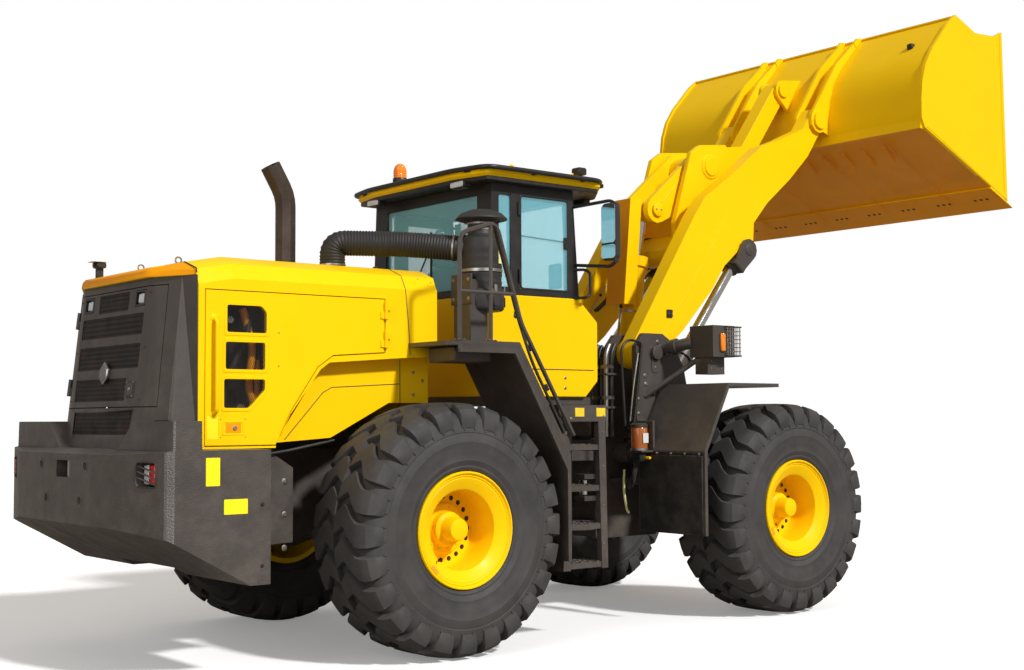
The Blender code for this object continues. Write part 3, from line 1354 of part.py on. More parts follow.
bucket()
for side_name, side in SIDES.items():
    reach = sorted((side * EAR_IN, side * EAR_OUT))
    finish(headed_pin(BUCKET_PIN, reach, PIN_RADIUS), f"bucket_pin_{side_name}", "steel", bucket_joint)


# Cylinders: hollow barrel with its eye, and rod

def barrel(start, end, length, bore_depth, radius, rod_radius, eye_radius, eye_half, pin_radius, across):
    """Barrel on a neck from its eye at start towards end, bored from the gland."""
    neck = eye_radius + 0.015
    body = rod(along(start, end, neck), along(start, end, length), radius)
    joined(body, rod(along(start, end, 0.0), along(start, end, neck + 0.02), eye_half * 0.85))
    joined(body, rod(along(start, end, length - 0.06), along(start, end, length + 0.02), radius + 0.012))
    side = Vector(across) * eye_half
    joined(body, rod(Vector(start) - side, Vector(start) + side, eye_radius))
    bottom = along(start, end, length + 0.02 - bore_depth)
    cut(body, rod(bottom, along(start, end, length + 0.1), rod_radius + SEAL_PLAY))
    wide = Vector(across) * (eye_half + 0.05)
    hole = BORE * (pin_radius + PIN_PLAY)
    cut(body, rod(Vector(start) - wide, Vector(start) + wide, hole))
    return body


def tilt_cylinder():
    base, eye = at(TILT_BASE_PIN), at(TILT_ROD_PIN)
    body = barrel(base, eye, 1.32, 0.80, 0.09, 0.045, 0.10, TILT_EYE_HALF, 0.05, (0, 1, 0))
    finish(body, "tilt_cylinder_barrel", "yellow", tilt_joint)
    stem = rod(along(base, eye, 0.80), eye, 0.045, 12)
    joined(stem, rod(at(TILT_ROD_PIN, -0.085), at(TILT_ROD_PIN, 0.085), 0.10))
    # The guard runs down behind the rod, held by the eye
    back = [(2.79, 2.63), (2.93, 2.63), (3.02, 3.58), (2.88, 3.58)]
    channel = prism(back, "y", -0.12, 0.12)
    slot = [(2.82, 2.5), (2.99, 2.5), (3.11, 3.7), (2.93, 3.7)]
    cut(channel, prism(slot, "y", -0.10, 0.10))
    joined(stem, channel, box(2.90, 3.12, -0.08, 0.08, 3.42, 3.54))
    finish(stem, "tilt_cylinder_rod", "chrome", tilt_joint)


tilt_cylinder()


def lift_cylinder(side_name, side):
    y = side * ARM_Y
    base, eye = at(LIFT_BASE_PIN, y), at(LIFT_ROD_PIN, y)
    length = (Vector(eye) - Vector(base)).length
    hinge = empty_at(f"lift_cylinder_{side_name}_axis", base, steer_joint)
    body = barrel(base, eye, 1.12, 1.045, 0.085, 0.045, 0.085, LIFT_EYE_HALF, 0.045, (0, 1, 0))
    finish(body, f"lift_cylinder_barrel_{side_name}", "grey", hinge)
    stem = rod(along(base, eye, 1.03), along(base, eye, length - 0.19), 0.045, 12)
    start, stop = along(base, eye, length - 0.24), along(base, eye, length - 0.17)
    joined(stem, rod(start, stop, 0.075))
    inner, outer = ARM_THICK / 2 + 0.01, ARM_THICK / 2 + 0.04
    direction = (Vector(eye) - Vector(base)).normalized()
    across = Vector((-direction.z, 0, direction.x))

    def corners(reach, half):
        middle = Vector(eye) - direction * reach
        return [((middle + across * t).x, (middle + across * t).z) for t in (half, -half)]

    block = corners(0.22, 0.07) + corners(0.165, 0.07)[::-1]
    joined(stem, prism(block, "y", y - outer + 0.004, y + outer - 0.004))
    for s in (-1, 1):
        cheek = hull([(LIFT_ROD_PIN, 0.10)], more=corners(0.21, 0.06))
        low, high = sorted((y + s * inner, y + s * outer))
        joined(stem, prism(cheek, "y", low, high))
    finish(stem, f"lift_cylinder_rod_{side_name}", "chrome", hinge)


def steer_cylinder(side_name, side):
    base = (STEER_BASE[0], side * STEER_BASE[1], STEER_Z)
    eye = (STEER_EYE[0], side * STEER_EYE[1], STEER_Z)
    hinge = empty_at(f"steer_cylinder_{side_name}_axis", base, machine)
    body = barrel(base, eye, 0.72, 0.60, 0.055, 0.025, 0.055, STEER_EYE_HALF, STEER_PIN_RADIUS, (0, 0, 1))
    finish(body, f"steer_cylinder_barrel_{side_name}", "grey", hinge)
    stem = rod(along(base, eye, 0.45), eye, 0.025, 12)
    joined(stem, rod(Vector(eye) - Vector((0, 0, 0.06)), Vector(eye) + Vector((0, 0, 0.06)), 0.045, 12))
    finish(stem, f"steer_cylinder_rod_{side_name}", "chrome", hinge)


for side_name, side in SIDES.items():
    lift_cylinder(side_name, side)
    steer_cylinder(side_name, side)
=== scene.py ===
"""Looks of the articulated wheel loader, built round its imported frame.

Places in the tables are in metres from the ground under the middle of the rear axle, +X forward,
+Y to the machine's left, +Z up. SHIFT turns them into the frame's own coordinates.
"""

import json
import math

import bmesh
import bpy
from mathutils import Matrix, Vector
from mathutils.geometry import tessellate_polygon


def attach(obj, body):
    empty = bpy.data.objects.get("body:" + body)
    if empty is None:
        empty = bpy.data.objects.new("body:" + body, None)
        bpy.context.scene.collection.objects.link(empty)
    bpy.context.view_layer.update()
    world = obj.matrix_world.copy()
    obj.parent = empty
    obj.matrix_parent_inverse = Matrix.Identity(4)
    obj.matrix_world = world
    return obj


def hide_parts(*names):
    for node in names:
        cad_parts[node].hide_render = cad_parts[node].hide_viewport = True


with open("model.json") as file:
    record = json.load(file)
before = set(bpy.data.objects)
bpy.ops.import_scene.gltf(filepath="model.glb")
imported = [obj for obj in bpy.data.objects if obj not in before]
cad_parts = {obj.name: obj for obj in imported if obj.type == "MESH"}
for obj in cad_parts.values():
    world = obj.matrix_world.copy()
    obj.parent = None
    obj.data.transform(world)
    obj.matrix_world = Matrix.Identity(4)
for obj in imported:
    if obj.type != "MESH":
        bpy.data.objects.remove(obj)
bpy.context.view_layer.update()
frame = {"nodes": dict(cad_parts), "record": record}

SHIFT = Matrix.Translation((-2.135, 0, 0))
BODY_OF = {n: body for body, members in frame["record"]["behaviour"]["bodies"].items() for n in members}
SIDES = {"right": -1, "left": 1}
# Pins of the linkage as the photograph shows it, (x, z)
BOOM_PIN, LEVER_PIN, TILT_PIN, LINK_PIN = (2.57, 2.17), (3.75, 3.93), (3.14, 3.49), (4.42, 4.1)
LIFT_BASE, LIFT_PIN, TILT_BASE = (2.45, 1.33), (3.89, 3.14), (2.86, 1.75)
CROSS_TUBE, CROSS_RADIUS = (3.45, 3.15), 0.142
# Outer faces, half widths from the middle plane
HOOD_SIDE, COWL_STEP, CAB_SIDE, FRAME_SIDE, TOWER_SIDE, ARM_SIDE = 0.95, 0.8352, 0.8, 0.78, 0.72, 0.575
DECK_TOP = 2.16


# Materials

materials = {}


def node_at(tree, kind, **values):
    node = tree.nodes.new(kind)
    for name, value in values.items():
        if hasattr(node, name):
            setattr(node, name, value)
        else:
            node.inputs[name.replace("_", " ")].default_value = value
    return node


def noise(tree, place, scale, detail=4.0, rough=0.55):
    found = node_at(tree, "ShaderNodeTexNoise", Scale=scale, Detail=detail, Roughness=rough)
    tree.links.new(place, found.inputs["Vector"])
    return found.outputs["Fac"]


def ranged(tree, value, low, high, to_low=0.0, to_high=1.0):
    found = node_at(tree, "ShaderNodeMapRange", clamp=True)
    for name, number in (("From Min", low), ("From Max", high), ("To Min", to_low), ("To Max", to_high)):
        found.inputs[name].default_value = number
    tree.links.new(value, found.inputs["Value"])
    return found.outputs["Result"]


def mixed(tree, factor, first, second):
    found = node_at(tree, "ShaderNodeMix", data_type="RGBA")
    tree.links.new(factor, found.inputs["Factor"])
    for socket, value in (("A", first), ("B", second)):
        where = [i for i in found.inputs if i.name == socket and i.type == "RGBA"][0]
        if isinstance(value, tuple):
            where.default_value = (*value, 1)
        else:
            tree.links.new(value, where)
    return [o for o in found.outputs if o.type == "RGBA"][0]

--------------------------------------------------

→ **Given problem**: Quote the data above verbatim from its first line to the line that includes "# Cylinders: hollow", with both boundary lines retained.

→ **Expected output**:
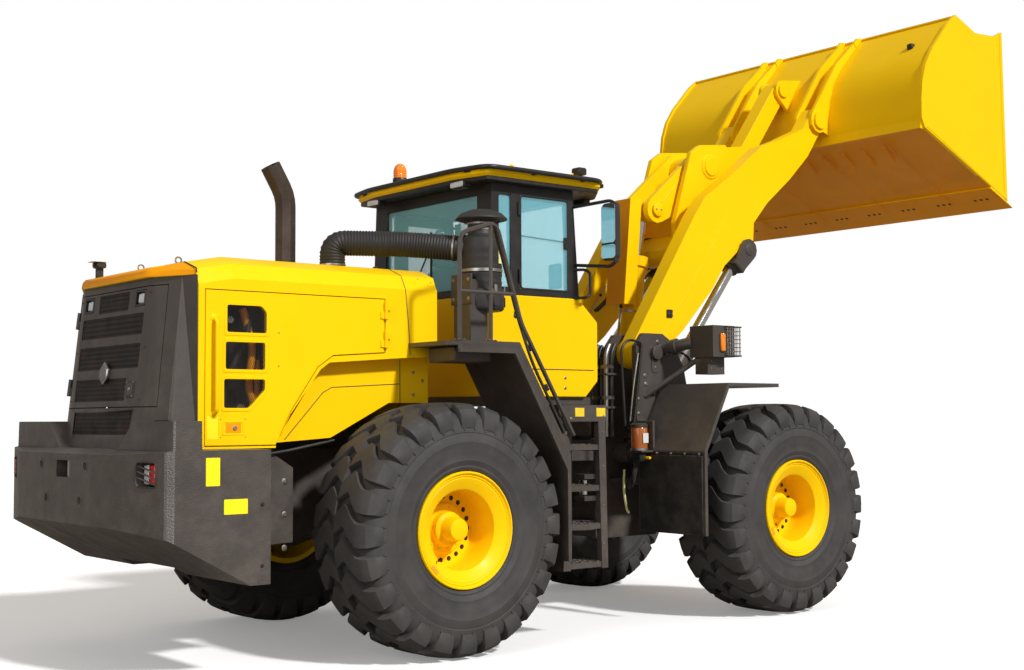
The Blender code for this object continues. Write part 3, from line 1354 of part.py on. More parts follow.
bucket()
for side_name, side in SIDES.items():
    reach = sorted((side * EAR_IN, side * EAR_OUT))
    finish(headed_pin(BUCKET_PIN, reach, PIN_RADIUS), f"bucket_pin_{side_name}", "steel", bucket_joint)


# Cylinders: hollow barrel with its eye, and rod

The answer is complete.